→ WHAT THE EXERCISE ASKS
Skip all pictures, then print the remaining material exactly.

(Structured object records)
※
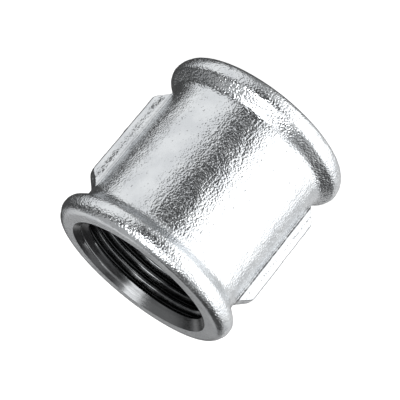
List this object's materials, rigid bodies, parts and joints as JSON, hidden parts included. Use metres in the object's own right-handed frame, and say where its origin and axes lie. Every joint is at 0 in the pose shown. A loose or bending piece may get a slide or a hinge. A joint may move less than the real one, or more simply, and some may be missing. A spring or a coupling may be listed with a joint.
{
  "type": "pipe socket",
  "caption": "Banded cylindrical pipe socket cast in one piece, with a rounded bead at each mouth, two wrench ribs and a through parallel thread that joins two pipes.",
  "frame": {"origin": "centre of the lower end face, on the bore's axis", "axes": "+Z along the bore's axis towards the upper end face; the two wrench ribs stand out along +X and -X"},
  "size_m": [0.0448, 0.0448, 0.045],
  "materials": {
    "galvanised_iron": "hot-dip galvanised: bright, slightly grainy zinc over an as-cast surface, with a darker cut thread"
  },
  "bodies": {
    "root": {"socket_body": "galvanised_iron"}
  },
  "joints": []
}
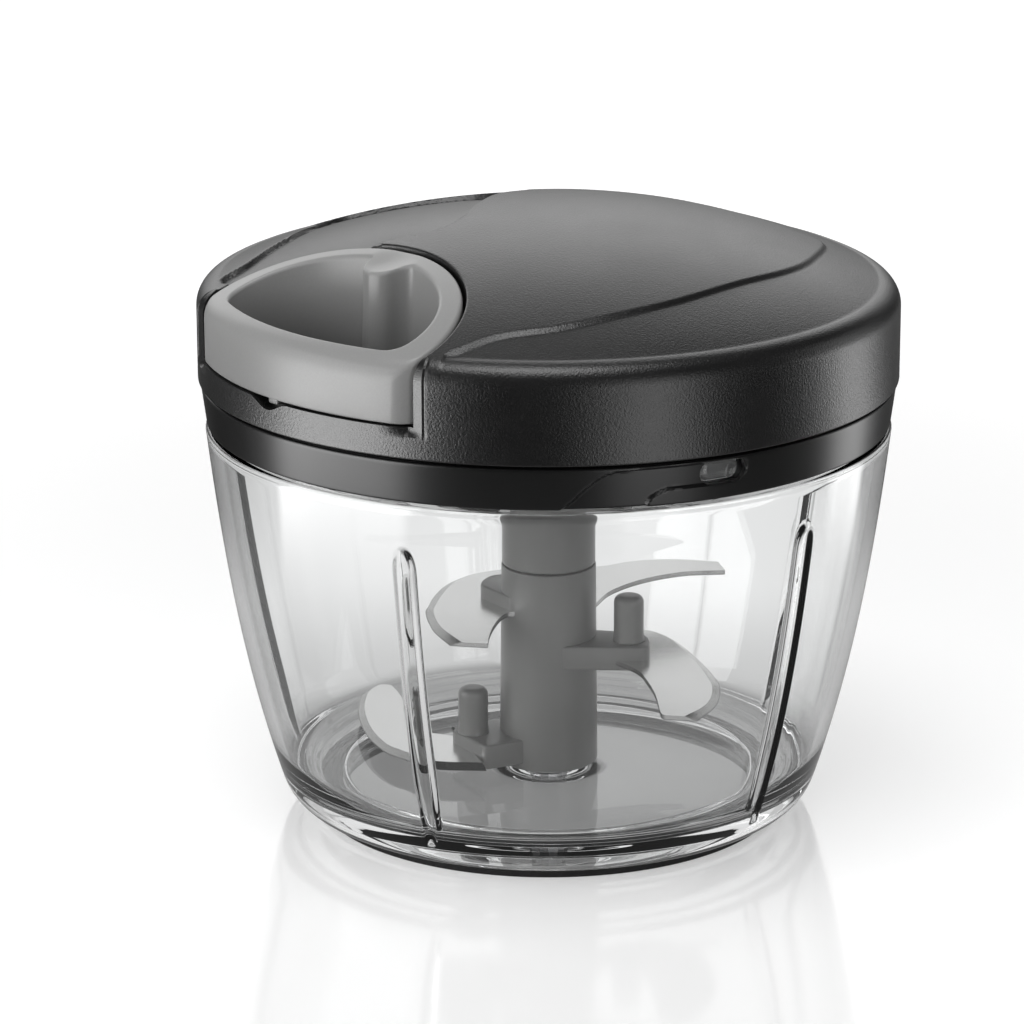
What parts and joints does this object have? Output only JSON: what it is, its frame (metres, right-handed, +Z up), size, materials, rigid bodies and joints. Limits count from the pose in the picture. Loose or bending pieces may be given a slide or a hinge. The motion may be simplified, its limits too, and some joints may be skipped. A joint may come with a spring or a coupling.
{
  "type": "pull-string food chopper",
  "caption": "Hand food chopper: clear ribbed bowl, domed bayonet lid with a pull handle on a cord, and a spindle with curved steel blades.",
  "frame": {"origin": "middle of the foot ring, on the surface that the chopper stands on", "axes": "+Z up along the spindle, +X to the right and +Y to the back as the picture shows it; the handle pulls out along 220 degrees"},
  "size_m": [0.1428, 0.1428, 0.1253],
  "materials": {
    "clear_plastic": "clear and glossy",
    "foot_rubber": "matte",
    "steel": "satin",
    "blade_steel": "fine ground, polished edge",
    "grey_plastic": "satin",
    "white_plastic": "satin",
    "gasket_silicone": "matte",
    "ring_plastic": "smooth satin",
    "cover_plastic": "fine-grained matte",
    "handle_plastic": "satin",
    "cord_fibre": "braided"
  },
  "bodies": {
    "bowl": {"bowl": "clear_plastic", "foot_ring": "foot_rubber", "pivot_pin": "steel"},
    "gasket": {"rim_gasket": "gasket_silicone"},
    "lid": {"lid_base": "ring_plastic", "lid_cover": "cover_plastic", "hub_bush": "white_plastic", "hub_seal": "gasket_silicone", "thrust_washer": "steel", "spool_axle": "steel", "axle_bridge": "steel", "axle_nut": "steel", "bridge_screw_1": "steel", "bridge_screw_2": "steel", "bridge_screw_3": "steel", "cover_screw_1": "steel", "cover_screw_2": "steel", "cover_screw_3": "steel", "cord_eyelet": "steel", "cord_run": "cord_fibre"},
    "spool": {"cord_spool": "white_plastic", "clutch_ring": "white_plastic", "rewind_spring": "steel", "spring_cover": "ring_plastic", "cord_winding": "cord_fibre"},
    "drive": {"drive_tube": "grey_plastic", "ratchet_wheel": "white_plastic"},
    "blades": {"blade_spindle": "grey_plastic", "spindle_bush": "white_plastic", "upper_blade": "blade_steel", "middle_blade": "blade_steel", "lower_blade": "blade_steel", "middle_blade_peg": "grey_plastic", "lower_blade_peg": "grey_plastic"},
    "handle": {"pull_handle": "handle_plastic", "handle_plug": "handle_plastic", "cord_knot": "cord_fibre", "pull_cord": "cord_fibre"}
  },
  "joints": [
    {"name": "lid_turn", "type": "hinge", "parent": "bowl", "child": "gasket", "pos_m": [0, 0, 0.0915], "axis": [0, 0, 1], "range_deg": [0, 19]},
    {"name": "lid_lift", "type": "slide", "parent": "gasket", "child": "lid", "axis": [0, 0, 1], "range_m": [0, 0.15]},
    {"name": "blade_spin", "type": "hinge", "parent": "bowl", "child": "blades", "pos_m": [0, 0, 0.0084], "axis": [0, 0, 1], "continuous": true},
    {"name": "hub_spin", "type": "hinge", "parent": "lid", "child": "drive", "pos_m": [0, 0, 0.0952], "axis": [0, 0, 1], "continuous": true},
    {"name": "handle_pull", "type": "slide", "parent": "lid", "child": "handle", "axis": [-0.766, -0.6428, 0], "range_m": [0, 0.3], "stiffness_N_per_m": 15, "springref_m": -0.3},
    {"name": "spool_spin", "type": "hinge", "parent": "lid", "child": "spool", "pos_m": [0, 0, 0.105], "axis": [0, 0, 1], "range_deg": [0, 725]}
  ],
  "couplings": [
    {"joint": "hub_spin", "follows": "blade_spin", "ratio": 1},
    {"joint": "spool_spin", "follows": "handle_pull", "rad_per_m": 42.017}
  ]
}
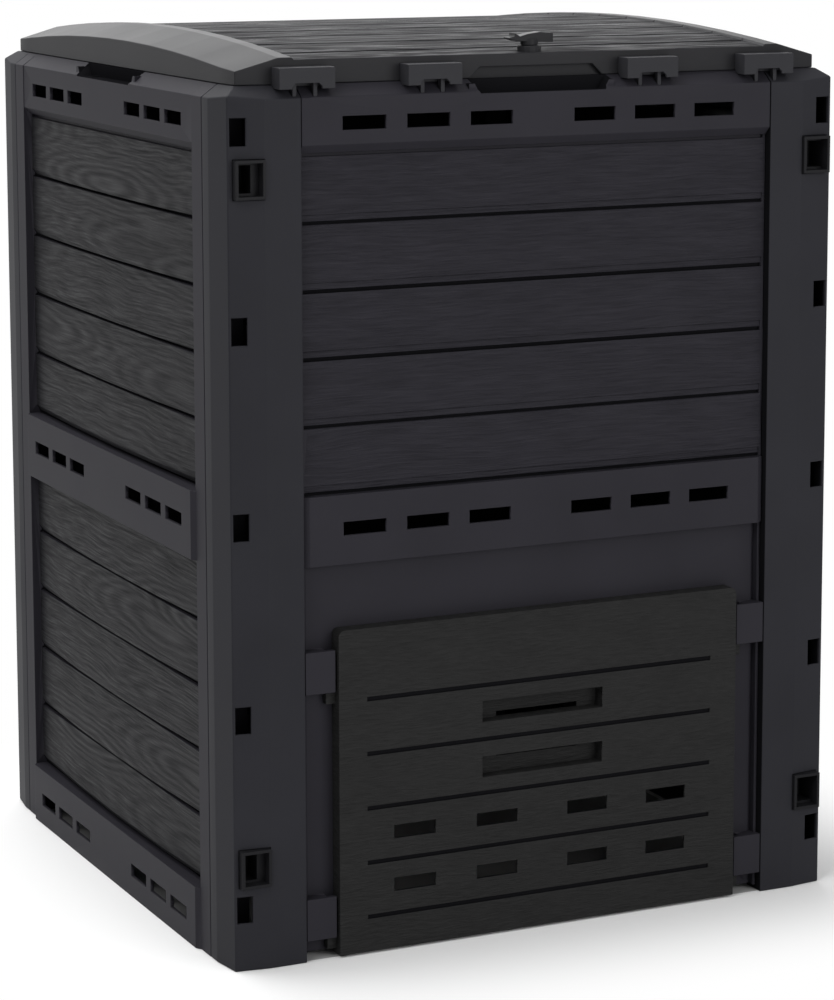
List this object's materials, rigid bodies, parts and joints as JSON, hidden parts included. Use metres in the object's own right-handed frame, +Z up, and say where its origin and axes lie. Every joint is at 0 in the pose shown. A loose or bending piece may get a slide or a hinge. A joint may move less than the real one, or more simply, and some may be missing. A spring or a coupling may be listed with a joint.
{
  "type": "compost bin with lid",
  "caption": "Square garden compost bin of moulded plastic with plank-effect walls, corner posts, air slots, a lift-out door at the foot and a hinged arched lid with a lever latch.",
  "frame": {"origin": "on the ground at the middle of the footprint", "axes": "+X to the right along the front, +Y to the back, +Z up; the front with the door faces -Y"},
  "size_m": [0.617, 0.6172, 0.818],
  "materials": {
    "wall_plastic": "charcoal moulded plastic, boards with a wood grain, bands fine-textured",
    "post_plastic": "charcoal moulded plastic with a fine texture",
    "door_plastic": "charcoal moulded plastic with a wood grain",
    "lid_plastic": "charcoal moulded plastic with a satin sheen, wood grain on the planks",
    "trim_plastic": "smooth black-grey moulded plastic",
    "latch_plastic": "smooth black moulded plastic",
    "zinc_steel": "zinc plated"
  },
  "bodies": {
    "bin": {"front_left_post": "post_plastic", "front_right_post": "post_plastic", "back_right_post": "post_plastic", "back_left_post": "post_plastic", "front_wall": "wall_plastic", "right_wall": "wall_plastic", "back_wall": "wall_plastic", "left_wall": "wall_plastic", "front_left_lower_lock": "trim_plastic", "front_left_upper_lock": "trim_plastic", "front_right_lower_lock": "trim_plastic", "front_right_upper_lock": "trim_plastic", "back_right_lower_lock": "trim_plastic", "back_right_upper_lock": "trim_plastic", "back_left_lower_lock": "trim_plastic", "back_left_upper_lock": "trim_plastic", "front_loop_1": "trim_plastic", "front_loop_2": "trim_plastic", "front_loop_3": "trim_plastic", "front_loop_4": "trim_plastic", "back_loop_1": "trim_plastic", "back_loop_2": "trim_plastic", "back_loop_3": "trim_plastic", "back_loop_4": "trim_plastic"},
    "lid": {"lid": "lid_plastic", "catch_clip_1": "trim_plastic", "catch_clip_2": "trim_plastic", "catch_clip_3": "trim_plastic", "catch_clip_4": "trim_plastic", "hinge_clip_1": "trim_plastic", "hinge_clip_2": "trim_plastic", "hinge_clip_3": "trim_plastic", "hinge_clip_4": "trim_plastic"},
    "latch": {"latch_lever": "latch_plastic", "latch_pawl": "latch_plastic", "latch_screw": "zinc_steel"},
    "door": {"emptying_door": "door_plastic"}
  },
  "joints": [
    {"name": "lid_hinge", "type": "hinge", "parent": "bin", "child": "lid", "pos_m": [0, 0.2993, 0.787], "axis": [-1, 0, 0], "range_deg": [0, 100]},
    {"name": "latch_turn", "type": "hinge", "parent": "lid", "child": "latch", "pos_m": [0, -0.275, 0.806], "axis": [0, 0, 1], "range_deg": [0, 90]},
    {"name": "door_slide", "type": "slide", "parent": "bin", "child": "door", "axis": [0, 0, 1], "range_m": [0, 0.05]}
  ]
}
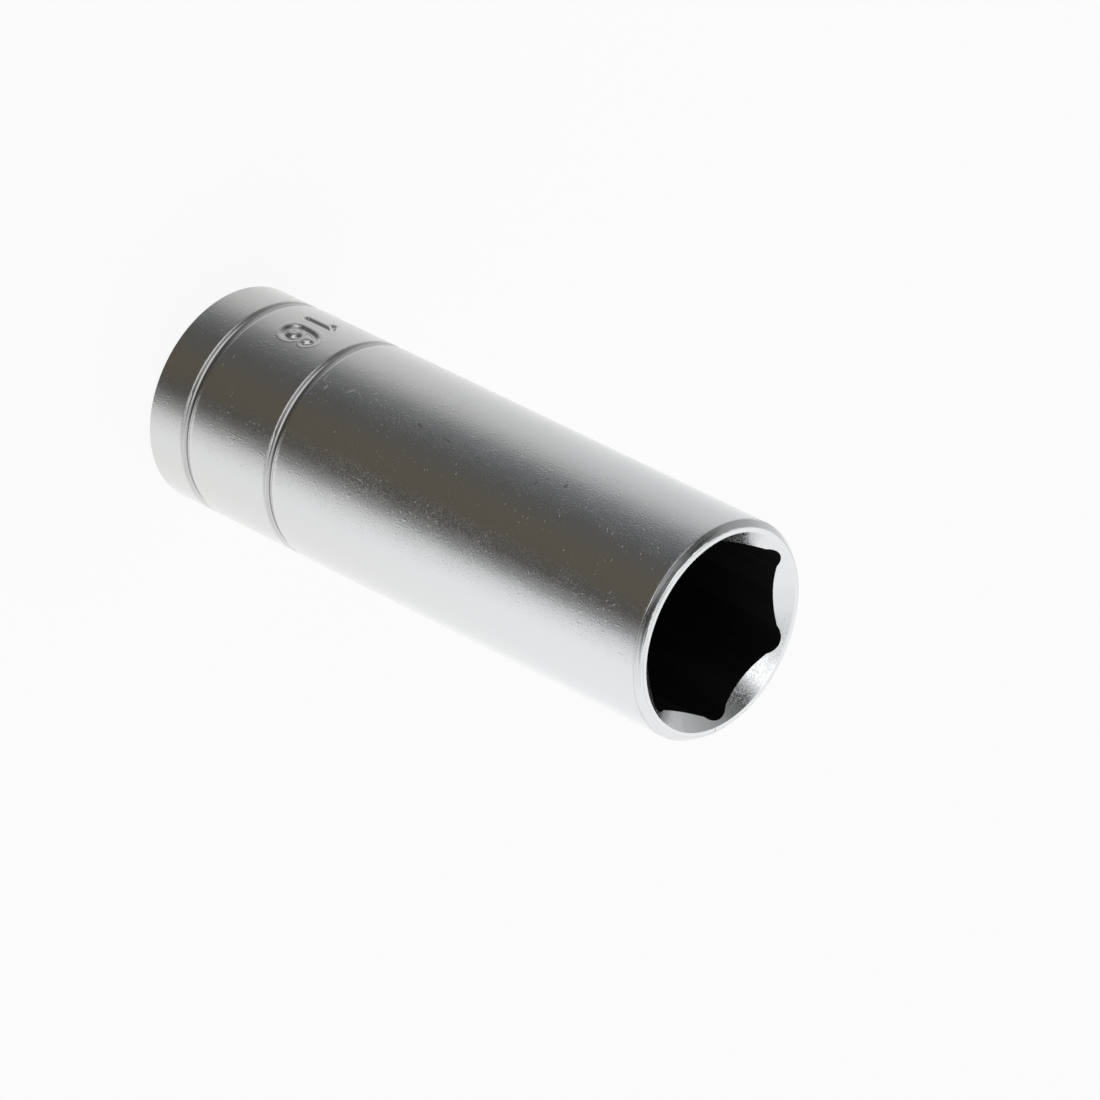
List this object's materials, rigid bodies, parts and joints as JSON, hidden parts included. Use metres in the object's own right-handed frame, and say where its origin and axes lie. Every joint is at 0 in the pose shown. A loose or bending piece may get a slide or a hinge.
※
→ COMPLETED TASK
List this object's materials, rigid bodies, parts and joints as JSON, hidden parts included. Use metres in the object's own right-handed frame, and say where its origin and axes lie. Every joint is at 0 in the pose shown. A loose or bending piece may get a slide or a hinge. A joint may move less than the real one, or more simply, and some may be missing. A spring or a coupling may be listed with a joint.
{
  "type": "pipe socket",
  "caption": "Banded cylindrical pipe socket cast in one piece, with a rounded bead at each mouth, two wrench ribs and a through parallel thread that joins two pipes.",
  "frame": {"origin": "centre of the lower end face, on the bore's axis", "axes": "+Z along the bore's axis towards the upper end face; the two wrench ribs stand out along +X and -X"},
  "size_m": [0.0448, 0.0448, 0.045],
  "materials": {
    "galvanised_iron": "hot-dip galvanised: bright, slightly grainy zinc over an as-cast surface, with a darker cut thread"
  },
  "bodies": {
    "root": {"socket_body": "galvanised_iron"}
  },
  "joints": []
}
What parts and joints does this object have? Output only JSON: what it is, its frame (metres, right-handed, +Z up), size, materials, rigid bodies and joints. Limits count from the pose in the picture. Loose or bending pieces may be given a slide or a hinge. The motion may be simplified, its limits too, and some joints may be skipped. A joint may come with a spring or a coupling.
{
  "type": "pull-string food chopper",
  "caption": "Hand food chopper: clear ribbed bowl, domed bayonet lid with a pull handle on a cord, and a spindle with curved steel blades.",
  "frame": {"origin": "middle of the foot ring, on the surface that the chopper stands on", "axes": "+Z up along the spindle, +X to the right and +Y to the back as the picture shows it; the handle pulls out along 220 degrees"},
  "size_m": [0.1428, 0.1428, 0.1253],
  "materials": {
    "clear_plastic": "clear and glossy",
    "foot_rubber": "matte",
    "steel": "satin",
    "blade_steel": "fine ground, polished edge",
    "grey_plastic": "satin",
    "white_plastic": "satin",
    "gasket_silicone": "matte",
    "ring_plastic": "smooth satin",
    "cover_plastic": "fine-grained matte",
    "handle_plastic": "satin",
    "cord_fibre": "braided"
  },
  "bodies": {
    "bowl": {"bowl": "clear_plastic", "foot_ring": "foot_rubber", "pivot_pin": "steel"},
    "gasket": {"rim_gasket": "gasket_silicone"},
    "lid": {"lid_base": "ring_plastic", "lid_cover": "cover_plastic", "hub_bush": "white_plastic", "hub_seal": "gasket_silicone", "thrust_washer": "steel", "spool_axle": "steel", "axle_bridge": "steel", "axle_nut": "steel", "bridge_screw_1": "steel", "bridge_screw_2": "steel", "bridge_screw_3": "steel", "cover_screw_1": "steel", "cover_screw_2": "steel", "cover_screw_3": "steel", "cord_eyelet": "steel", "cord_run": "cord_fibre"},
    "spool": {"cord_spool": "white_plastic", "clutch_ring": "white_plastic", "rewind_spring": "steel", "spring_cover": "ring_plastic", "cord_winding": "cord_fibre"},
    "drive": {"drive_tube": "grey_plastic", "ratchet_wheel": "white_plastic"},
    "blades": {"blade_spindle": "grey_plastic", "spindle_bush": "white_plastic", "upper_blade": "blade_steel", "middle_blade": "blade_steel", "lower_blade": "blade_steel", "middle_blade_peg": "grey_plastic", "lower_blade_peg": "grey_plastic"},
    "handle": {"pull_handle": "handle_plastic", "handle_plug": "handle_plastic", "cord_knot": "cord_fibre", "pull_cord": "cord_fibre"}
  },
  "joints": [
    {"name": "lid_turn", "type": "hinge", "parent": "bowl", "child": "gasket", "pos_m": [0, 0, 0.0915], "axis": [0, 0, 1], "range_deg": [0, 19]},
    {"name": "lid_lift", "type": "slide", "parent": "gasket", "child": "lid", "axis": [0, 0, 1], "range_m": [0, 0.15]},
    {"name": "blade_spin", "type": "hinge", "parent": "bowl", "child": "blades", "pos_m": [0, 0, 0.0084], "axis": [0, 0, 1], "continuous": true},
    {"name": "hub_spin", "type": "hinge", "parent": "lid", "child": "drive", "pos_m": [0, 0, 0.0952], "axis": [0, 0, 1], "continuous": true},
    {"name": "handle_pull", "type": "slide", "parent": "lid", "child": "handle", "axis": [-0.766, -0.6428, 0], "range_m": [0, 0.3], "stiffness_N_per_m": 15, "springref_m": -0.3},
    {"name": "spool_spin", "type": "hinge", "parent": "lid", "child": "spool", "pos_m": [0, 0, 0.105], "axis": [0, 0, 1], "range_deg": [0, 725]}
  ],
  "couplings": [
    {"joint": "hub_spin", "follows": "blade_spin", "ratio": 1},
    {"joint": "spool_spin", "follows": "handle_pull", "rad_per_m": 42.017}
  ]
}
List this object's materials, rigid bodies, parts and joints as JSON, hidden parts included. Use metres in the object's own right-handed frame, +Z up, and say where its origin and axes lie. Every joint is at 0 in the pose shown. A loose or bending piece may get a slide or a hinge. A joint may move less than the real one, or more simply, and some may be missing. A spring or a coupling may be listed with a joint.
{
  "type": "compost bin with lid",
  "caption": "Square garden compost bin of moulded plastic with plank-effect walls, corner posts, air slots, a lift-out door at the foot and a hinged arched lid with a lever latch.",
  "frame": {"origin": "on the ground at the middle of the footprint", "axes": "+X to the right along the front, +Y to the back, +Z up; the front with the door faces -Y"},
  "size_m": [0.617, 0.6172, 0.818],
  "materials": {
    "wall_plastic": "charcoal moulded plastic, boards with a wood grain, bands fine-textured",
    "post_plastic": "charcoal moulded plastic with a fine texture",
    "door_plastic": "charcoal moulded plastic with a wood grain",
    "lid_plastic": "charcoal moulded plastic with a satin sheen, wood grain on the planks",
    "trim_plastic": "smooth black-grey moulded plastic",
    "latch_plastic": "smooth black moulded plastic",
    "zinc_steel": "zinc plated"
  },
  "bodies": {
    "bin": {"front_left_post": "post_plastic", "front_right_post": "post_plastic", "back_right_post": "post_plastic", "back_left_post": "post_plastic", "front_wall": "wall_plastic", "right_wall": "wall_plastic", "back_wall": "wall_plastic", "left_wall": "wall_plastic", "front_left_lower_lock": "trim_plastic", "front_left_upper_lock": "trim_plastic", "front_right_lower_lock": "trim_plastic", "front_right_upper_lock": "trim_plastic", "back_right_lower_lock": "trim_plastic", "back_right_upper_lock": "trim_plastic", "back_left_lower_lock": "trim_plastic", "back_left_upper_lock": "trim_plastic", "front_loop_1": "trim_plastic", "front_loop_2": "trim_plastic", "front_loop_3": "trim_plastic", "front_loop_4": "trim_plastic", "back_loop_1": "trim_plastic", "back_loop_2": "trim_plastic", "back_loop_3": "trim_plastic", "back_loop_4": "trim_plastic"},
    "lid": {"lid": "lid_plastic", "catch_clip_1": "trim_plastic", "catch_clip_2": "trim_plastic", "catch_clip_3": "trim_plastic", "catch_clip_4": "trim_plastic", "hinge_clip_1": "trim_plastic", "hinge_clip_2": "trim_plastic", "hinge_clip_3": "trim_plastic", "hinge_clip_4": "trim_plastic"},
    "latch": {"latch_lever": "latch_plastic", "latch_pawl": "latch_plastic", "latch_screw": "zinc_steel"},
    "door": {"emptying_door": "door_plastic"}
  },
  "joints": [
    {"name": "lid_hinge", "type": "hinge", "parent": "bin", "child": "lid", "pos_m": [0, 0.2993, 0.787], "axis": [-1, 0, 0], "range_deg": [0, 100]},
    {"name": "latch_turn", "type": "hinge", "parent": "lid", "child": "latch", "pos_m": [0, -0.275, 0.806], "axis": [0, 0, 1], "range_deg": [0, 90]},
    {"name": "door_slide", "type": "slide", "parent": "bin", "child": "door", "axis": [0, 0, 1], "range_m": [0, 0.05]}
  ]
}
List this object's materials, rigid bodies, parts and joints as JSON, hidden parts included. Use metres in the object's own right-handed frame, and say where its origin and axes lie. Every joint is at 0 in the pose shown. A loose or bending piece may get a slide or a hinge.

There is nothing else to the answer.